▶ **WRITTEN EXERCISE**
Output all lines exactly, with nothing added or dropped.

--- Begin DATA LINES ---

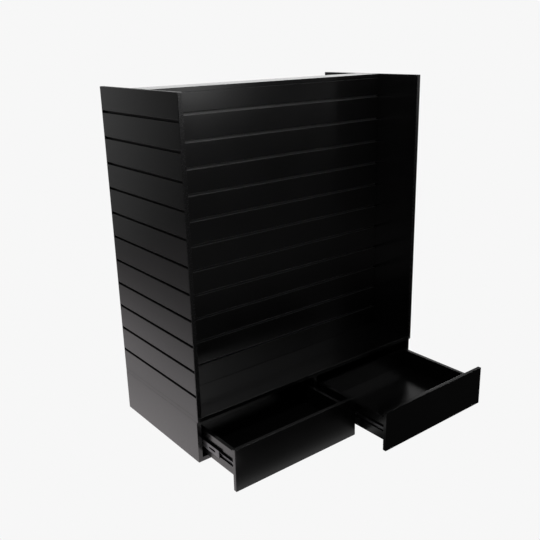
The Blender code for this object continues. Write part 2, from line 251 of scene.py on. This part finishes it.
def groove_mask(tree, axis, inside, outside):
    """1 where the distance from the middle plane lies between two limits, else 0."""
    place = tree.nodes.new("ShaderNodeTexCoord")
    split = tree.nodes.new("ShaderNodeSeparateXYZ")
    tree.links.new(place.outputs["Object"], split.inputs["Vector"])
    band = tree.nodes.new("ShaderNodeMath")
    band.operation = "COMPARE"
    band.inputs[1].default_value = (inside + outside) / 2
    band.inputs[2].default_value = (outside - inside) / 2
    distance = tree.nodes.new("ShaderNodeMath")
    distance.operation = "ABSOLUTE"
    tree.links.new(split.outputs[axis], distance.inputs[0])
    tree.links.new(distance.outputs["Value"], band.inputs[0])
    return band.outputs["Value"]


def blend_values(tree, factor, first, second):
    """Mixes from first, a node's value, to second, a number, as factor goes from 0 to 1."""
    node = tree.nodes.new("ShaderNodeMix")
    node.inputs["B"].default_value = second
    tree.links.new(first, node.inputs["A"])
    tree.links.new(factor, node.inputs["Factor"])
    return node.outputs["Result"]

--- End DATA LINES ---

▶ **OUTPUT FOR THIS EXERCISE**
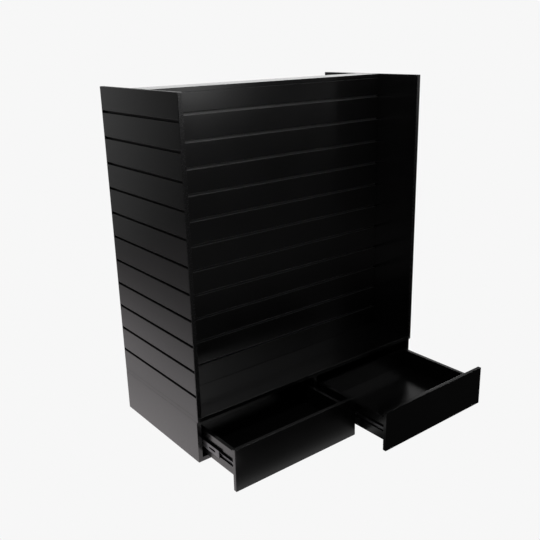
The Blender code for this object continues. Write part 2, from line 251 of scene.py on. This part finishes it.
def groove_mask(tree, axis, inside, outside):
    """1 where the distance from the middle plane lies between two limits, else 0."""
    place = tree.nodes.new("ShaderNodeTexCoord")
    split = tree.nodes.new("ShaderNodeSeparateXYZ")
    tree.links.new(place.outputs["Object"], split.inputs["Vector"])
    band = tree.nodes.new("ShaderNodeMath")
    band.operation = "COMPARE"
    band.inputs[1].default_value = (inside + outside) / 2
    band.inputs[2].default_value = (outside - inside) / 2
    distance = tree.nodes.new("ShaderNodeMath")
    distance.operation = "ABSOLUTE"
    tree.links.new(split.outputs[axis], distance.inputs[0])
    tree.links.new(distance.outputs["Value"], band.inputs[0])
    return band.outputs["Value"]


def blend_values(tree, factor, first, second):
    """Mixes from first, a node's value, to second, a number, as factor goes from 0 to 1."""
    node = tree.nodes.new("ShaderNodeMix")
    node.inputs["B"].default_value = second
    tree.links.new(first, node.inputs["A"])
    tree.links.new(factor, node.inputs["Factor"])
    return node.outputs["Result"]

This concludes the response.